Autor: Artur da Távola

Publicado em 10.08.1975 no  Jornal “O Globo”

 No dia 10.08.75, caminhando para a minha maioridade (21 anos) nasci em 31.08.54, li o seu artigo publicado no Jornal. Achei fantástico, recortei-o e guardei.

Hoje próximo a completar 67 anos, revirando minhas pastas de artigos, reencontro o seu artigo já um pouco amarelado pelo tempo (46 anos), porém atualíssimo.

 “O duro preço do meu tempo” é saber que o tempo não existe e sim o passar do tempo, pois passamos a vida fazendo planos e planos e não percebemos que a vida vai passando, os filhos  que eram crianças agora são adultos, são universitários, já trabalham, tem idéias próprias, fazem planos, alimentam sonhos. Portanto meu grande escritor gostaria  que se possível você reeditasse o seu artigo para a nova geração de leitores:

 “Eu gostaria que este artigo fosse lido daqui a cem anos. Seria um testemunho, pobre testemunho de um alguém que à época será pó e silêncio, talvez paz fluídica integrada no cosmos.

E mesmo esta absurda pretensão de durar em letras cem anos, é com base no que fiquei pensando por causa de algo efêmero e passageiro: alguns  personagens  da novela, forma que será lembrada como pioneira e rudimentar pelos comunicadores de então. Os personagens eram os jovens  “Mel, Regininha e Nando” de “O Clone ”. Eles me serviram de símbolos para uma coisa que o homem de hoje não percebe: é sempre a criança quem paga.

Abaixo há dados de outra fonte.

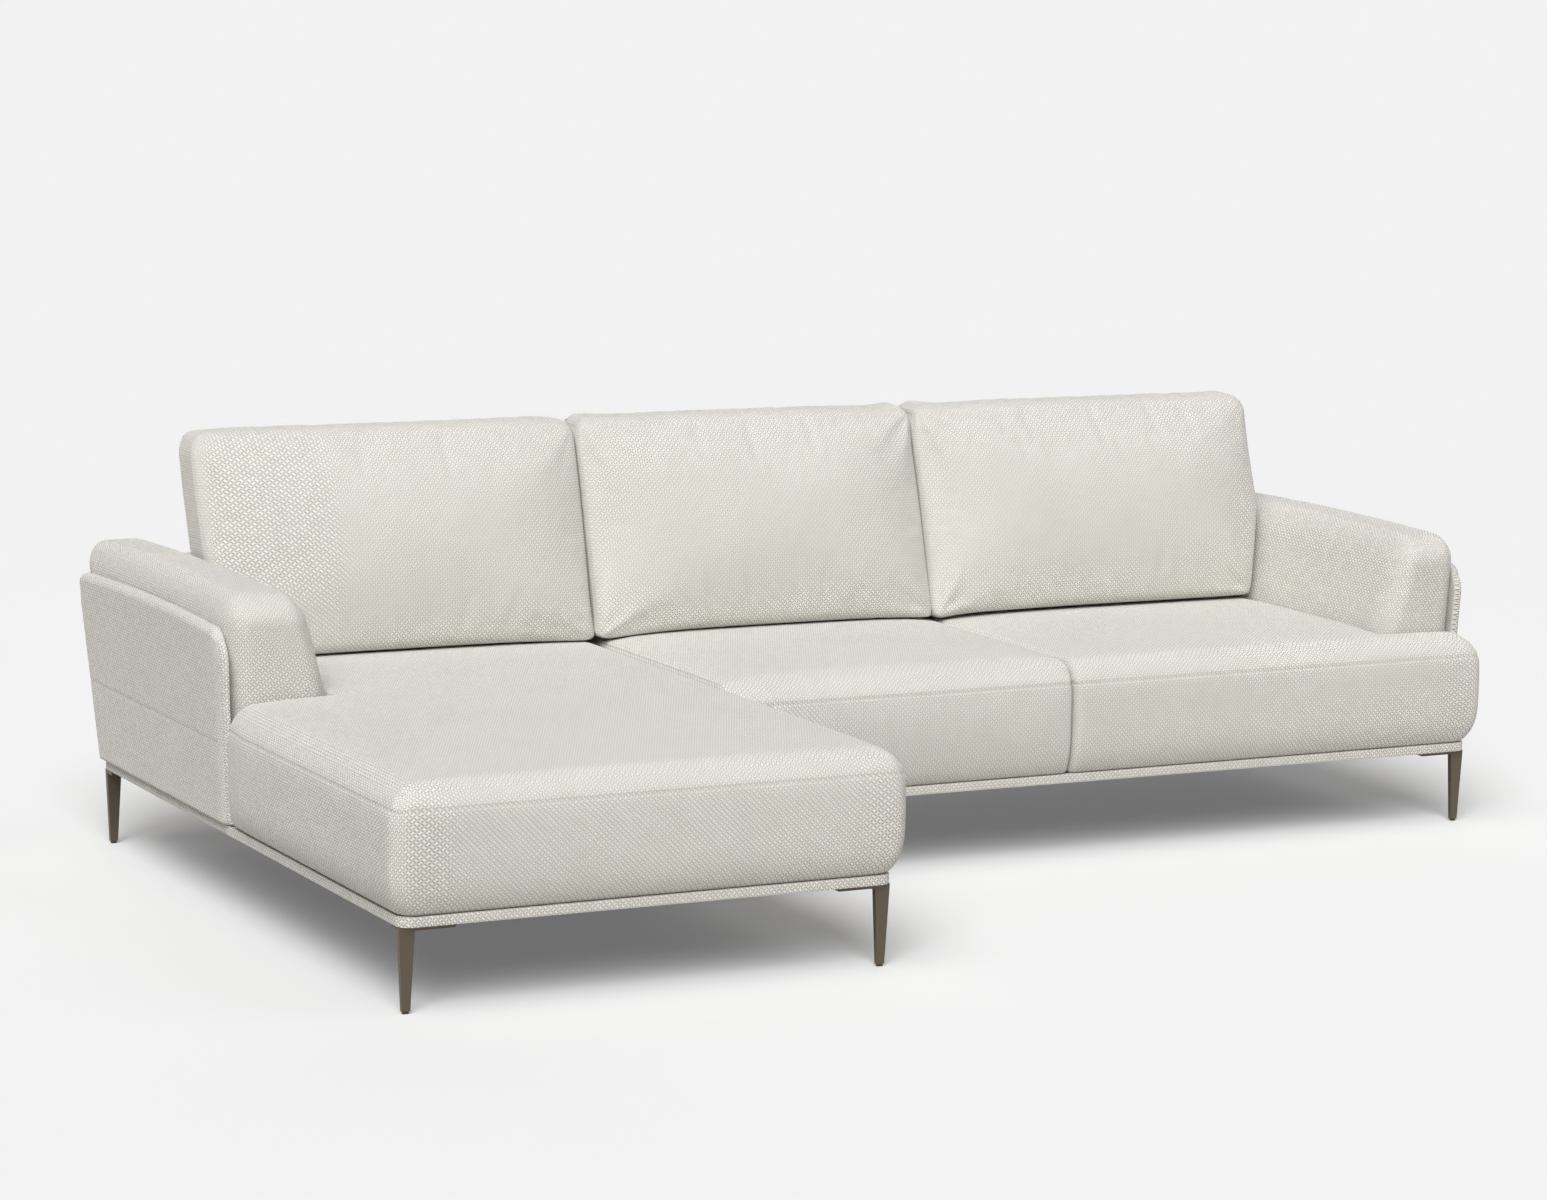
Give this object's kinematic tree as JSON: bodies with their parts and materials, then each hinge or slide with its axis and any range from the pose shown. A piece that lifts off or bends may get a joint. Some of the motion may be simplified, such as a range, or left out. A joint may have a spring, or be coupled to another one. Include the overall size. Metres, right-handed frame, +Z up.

 Falo do homem e seu delírio no mundo inteiro neste início de século. E falo de séculos atrás pois assim sempre foi. Ele se agita, pensa, age, escreve, faz, sonha, pede, destrói, reclama, constrói, anseia, crê, mas é sempre a criança quem paga. Sempre! O preço de tudo o que ele faz. No macro das sociedades, no micro de cada pessoa.

 Saibam, homens de 2.102, que a criança era o animal mais forte há cem anos atrás. Ela a tudo resistia e resistiu. Ela prosseguiu apesar da gente.

O pai é nervoso, tenso e sobrecarregado? É a criança quem paga.

           Sua mulher, uma jararaca? É a criança quem vai pagar.

 Vocês brigaram? A criança pagará.

 Não brigaram, mas o desamor os afasta embora vivam juntos? Ela percebe, sabe, sente e pagará.

 Você é bacana, fazedor, desbravador, não tem tempo para nada? Rejubile-se: é seu filho quem vai pagar. ...

 Violento? Banana? Potro selvagem? Encucado? Posso lhe garantir que é a criança quem vai pagar.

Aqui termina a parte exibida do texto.